Que l'art puisse être l'objet de censure d'une manière si étendue peut surprendre. L'art paraît souvent occuper une place un peu à l'écart du domaine social et du politique, là où les instances du pouvoir exercent un véritable rôle de contrôle. Il faut pourtant se rendre à l'évidence, devant l'état des choses mis de l'avant par The File Room, que l'art est bel et bien « une cible », mais aussi, par conséquent, un moyen d'exercice de l'individualité, de l'expression qui n'obéit pas aux normes dictées par l'autorité, quelle qu'elle soit. The File Room met en évidence l'aspect potentiellement subversif de l'art d'une manière saisissante. En permettant à quiconque de révéler ce qui était caché, de rendre lisible ce qui devait être effacé, de donner une visibilité à l'invisible, le projet conteste le contrôle et toute forme d'autorité. Il procure un espace public à l'expression individuelle, un espace qui lui avait été refusé.



Notes
1 : Robert Atkins, Meditating on Art and Life in the Information Age, Antoni Muntadas and the Media Landscape, Barcelone, 1996.  

2: L'installation a été présentée dans plusieurs autres lieux par la suite et lors de nombreux événements, notamment la Biennale de Lyon (1995), Ars Electronica à Linz en 1995, et ISEA 1995 à Montréal.  

3 : Un formulaire permet l'ajout de contenu à la base de données. Au départ, celle-ci contenait près de 400 cas. Elle en comptait environ 5000 deux ans plus tard.
Voir Robert Atkins, op. cit.  

4 : L'exposition, organisée par la Wtitleer Phillips Gallery et la Dunlop Art Gallery, a été conçue par les commissaires Steve Dietz, Sarah Cook et Anthony Kiendl.
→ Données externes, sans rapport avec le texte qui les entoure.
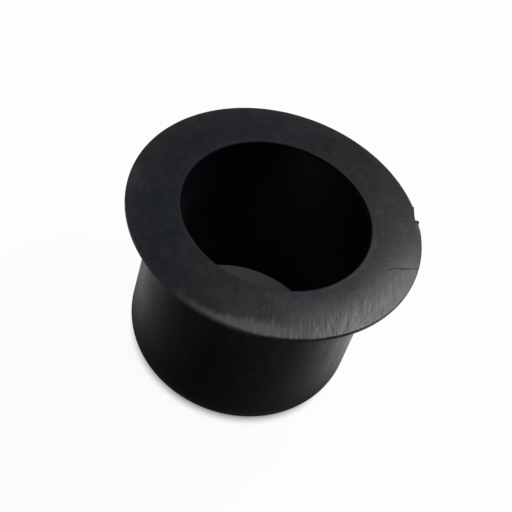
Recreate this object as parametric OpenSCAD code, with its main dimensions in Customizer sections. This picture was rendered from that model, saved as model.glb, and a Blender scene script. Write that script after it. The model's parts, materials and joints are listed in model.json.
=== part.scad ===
// Clutch fork bushing: one moulded piece, a thin-walled sleeve under a wide, thin flange.
// The fork's shaft turns in the bore, and the sleeve presses into a housing up to the flange.
// Origin: centre of the sleeve's end face, which the part stands on. +Z runs up to the flange.

/* [Bore] */
// Diameter of the bore
bore_d = 18; // [10:0.5:40]
// Rounding of the bore's two mouths
mouth_r = 0.2; // [0.1:0.05:0.4]

/* [Sleeve] */
// Overall length, from the sleeve's end to the top of the face
length = 19; // [12:0.5:40]
// Wall between the bore and the sleeve's outside
wall = 2; // [1.4:0.1:5]
// Height of the rounded nose at the sleeve's end
nose_h = 3; // [1:0.5:5]
// Width of the flat ring that is left on the sleeve's end
end_w = 0.6; // [0.2:0.1:0.9]

/* [Flange] */
// How far the flange stands out past the sleeve
lip_w = 3; // [2.6:0.2:8]
// Thickness of the flange at its rim
rim_t = 0.4; // [0.4:0.1:1.5]
// Rounding of the rim's two edges
rim_r = 0.12; // [0.05:0.01:0.16]
// Rise of the crowned face from the rim to the bore
crown_h = 0.4; // [0.1:0.1:1]
// Slope of the flange's underside, in degrees
under_slope = 12; // [2:1:20]
// Radius of the fillet between the underside and the sleeve
neck_r = 2; // [0.5:0.1:2.5]

/* [Torn gate on the rim] */
// Direction of the torn place from +X, in degrees
tear_angle = 23; // [0:1:359]
// Depth of the nick below the rim
nick_depth = 0.3; // [0.2:0.05:0.8]
// Width of the nick's floor
nick_floor = 0.7; // [0.5:0.1:1.5]
// Run of the nick's long side along the rim
nick_long = 1.9; // [0.8:0.1:2.5]
// Run of the nick's short side along the rim
nick_short = 1; // [0.3:0.1:1.5]
// Width of the burr and the stub
burr_w = 0.3; // [0.2:0.05:0.5]
// How far the burr on the nick's floor stands out past the rim
burr_out = 0.15; // [0.05:0.05:0.4]
// How far the stub beside the nick's long side stands out past the rim
stub_out = 0.1; // [0.05:0.05:0.4]
// Angle from the burr round to the stub, in degrees
stub_angle = 7; // [5:0.5:12]

/* [Hidden] */

$fn = 180;
over = 1;                                   // how far a cutter runs past what it cuts

bore_r = bore_d / 2;
sleeve_r = bore_r + wall;
flange_r = sleeve_r + lip_w;

// The face is an arc that is level at the bore's mouth and falls to the rim.
crown_in = bore_r + mouth_r;
crown_run = flange_r - crown_in;
crown_r = (crown_run * crown_run + crown_h * crown_h) / (2 * crown_h);
crown_centre = [crown_in, length - crown_r];

// The rim's vertical side, and the straight underside that slopes down from it.
rim_z = length - crown_h;
under_z = rim_z - rim_t;
function underside(x) = under_z - (flange_r - x) * tan(under_slope);
under_normal = [sin(under_slope), -cos(under_slope)];

// The fillet touches the underside and the sleeve.
neck_x = sleeve_r + neck_r;
neck_centre = [neck_x, underside(neck_x - neck_r * under_normal.x) + neck_r * under_normal.y];
neck_touch = neck_centre - neck_r * under_normal;

// The nose is an arc that runs into the sleeve's side and ends at the flat ring.
nose_in = wall - mouth_r - end_w;
nose_r = (nose_h * nose_h + nose_in * nose_in) / (2 * nose_in);
nose_centre = [sleeve_r - nose_r, nose_h];

// The rounded edges of the rim: the upper touches the crown, the lower the underside.
edge_x = flange_r - rim_r;
edge_reach = edge_x - crown_centre.x;
upper_edge = [edge_x, crown_centre.y + sqrt(pow(crown_r - rim_r, 2) - edge_reach * edge_reach)];
lower_edge = [edge_x, underside(edge_x) + rim_r / cos(under_slope)];
crown_normal = (upper_edge - crown_centre) / norm(upper_edge - crown_centre);

// Rectangle between two opposite corners.
module box2d(low, high) {
    translate(low) square(high - low);
}

// What lies between a circle and the square corner from its centre out to reach.
module outside_round(centre, radius, reach) {
    difference() {
        polygon([centre, [reach.x, centre.y], reach, [centre.x, reach.y]]);
        translate(centre) circle(radius);
    }
}

// What lies between a rim edge's circle and the space outside it, from a surface's normal
// round to the rim's vertical side.
module outside_edge(centre, normal) {
    far = centre + over * normal;
    difference() {
        polygon([centre, far, [flange_r + over, far.y], [flange_r + over, centre.y]]);
        translate(centre) circle(rim_r);
    }
}

module sleeve_section() {
    box2d([bore_r, 0], [sleeve_r, rim_z]);
}

module flange_section() {
    intersection() {
        polygon([
            [bore_r, underside(bore_r)], [flange_r, under_z], [flange_r, length], [bore_r, length]
        ]);
        translate(crown_centre) circle(crown_r, $fn = 720);
    }
}

// Fills the corner under the flange, and is hollowed by the fillet's circle.
module neck_section() {
    difference() {
        polygon([
            [bore_r, neck_centre.y], neck_centre, neck_touch, [bore_r, neck_touch.y]
        ]);
        translate(neck_centre) circle(neck_r);
    }
}

// Half of the bushing's section, turned about the Z axis to make it.
module section() {
    difference() {
        union() {
            sleeve_section();
            flange_section();
            neck_section();
        }
        outside_round(nose_centre, nose_r, [sleeve_r + over, -over]);
        outside_round([bore_r + mouth_r, mouth_r], mouth_r, [bore_r - over, -over]);
        outside_round([crown_in, length - mouth_r], mouth_r, [bore_r - over, length + over]);
        outside_edge(upper_edge, crown_normal);
        outside_edge(lower_edge, under_normal);
    }
}

// Nick where the moulding's gate was torn from the rim: a floor, one long side and one short.
module nick() {
    floor_x = flange_r - nick_depth;
    far_x = flange_r + over;
    side = 1 + over / nick_depth;
    rotate(tear_angle) translate([0, 0, under_z - lip_w])
        linear_extrude(length)
            polygon([
                [floor_x, -nick_floor / 2],
                [far_x, -nick_floor / 2 - nick_short * side],
                [far_x, nick_floor / 2 + nick_long * side],
                [floor_x, nick_floor / 2]
            ]);
}

// Finger of torn plastic with a round tip, from the nick's depth out past the rim.
module burr(angle, out) {
    root_x = flange_r - nick_depth;
    tip_x = flange_r + out - burr_w / 2;
    rotate(tear_angle + angle) translate([0, 0, under_z + rim_r / 2])
        linear_extrude(rim_t - rim_r) {
            box2d([root_x, -burr_w / 2], [tip_x, burr_w / 2]);
            translate([tip_x, 0]) circle(burr_w / 2);
        }
}

module bushing() {
    color([0.16, 0.16, 0.17]) union() {
        difference() {
            rotate_extrude() section();
            nick();
        }
        burr(0, burr_out);
        burr(stub_angle, stub_out);
    }
}

bushing();
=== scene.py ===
"""Clutch fork bushing: a moulded black plastic sleeve under a wide, thin flange.

+Z runs up the bore, and the sleeve stands on z = 0. Lengths are in metres, and in millimetres where
a name ends in _mm and throughout the materials, which also count directions from +X in degrees.
"""

import json
import math

import bpy
from mathutils import Matrix, Vector


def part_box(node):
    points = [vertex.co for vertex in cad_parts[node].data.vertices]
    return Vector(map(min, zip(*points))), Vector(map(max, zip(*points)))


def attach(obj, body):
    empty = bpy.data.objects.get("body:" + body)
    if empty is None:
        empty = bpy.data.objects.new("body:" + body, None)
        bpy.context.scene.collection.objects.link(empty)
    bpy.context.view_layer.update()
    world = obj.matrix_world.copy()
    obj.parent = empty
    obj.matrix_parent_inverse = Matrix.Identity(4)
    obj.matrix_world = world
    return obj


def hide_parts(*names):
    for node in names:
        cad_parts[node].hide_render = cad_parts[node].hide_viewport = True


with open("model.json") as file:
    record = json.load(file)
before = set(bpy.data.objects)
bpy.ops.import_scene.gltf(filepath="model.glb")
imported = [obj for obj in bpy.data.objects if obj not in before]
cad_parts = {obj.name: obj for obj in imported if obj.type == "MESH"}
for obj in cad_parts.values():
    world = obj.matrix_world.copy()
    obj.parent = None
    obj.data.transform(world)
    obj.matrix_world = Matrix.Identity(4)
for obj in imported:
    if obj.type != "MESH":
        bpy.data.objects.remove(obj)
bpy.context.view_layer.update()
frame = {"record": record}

bl_info = {
    "name": "Clutch fork bushing",
    "version": (1, 0, 0),
    "blender": (4, 5, 0),
    "location": "View3D > Sidebar > Bushing",
    "description": "Models a flanged plastic bushing with its finish, and a plain stage for it",
    "category": "Add Mesh",
}

MM = 0.001
NODE = "bushing"
MOUNTS = {mount["name"]: mount["dims"] for mount in frame["record"]["mounts"]}
BORE_R = MOUNTS["shaft_bore"]["r_mm"] * MM
SLEEVE_R = MOUNTS["housing_seat"]["r_mm"] * MM
FLANGE_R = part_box(NODE)[1].x
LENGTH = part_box(NODE)[1].z
SMOOTH_ANGLE = math.radians(32)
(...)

The File Room était une des œuvres présentées. (Voir lien)  

5 : Bases de données que chacun de nous peut créer à l'aide de logiciels faciles à utiliser, et qui peuvent porter sur des sujets divers, listes structurées par thèmes, groupes, etc ; mais aussi bases de données qui nous incluent nous-mêmes, en tant que personnes, citoyens ou consommateurs, et qui sont mises sur pied par des organismes, des gouvernements, etc.  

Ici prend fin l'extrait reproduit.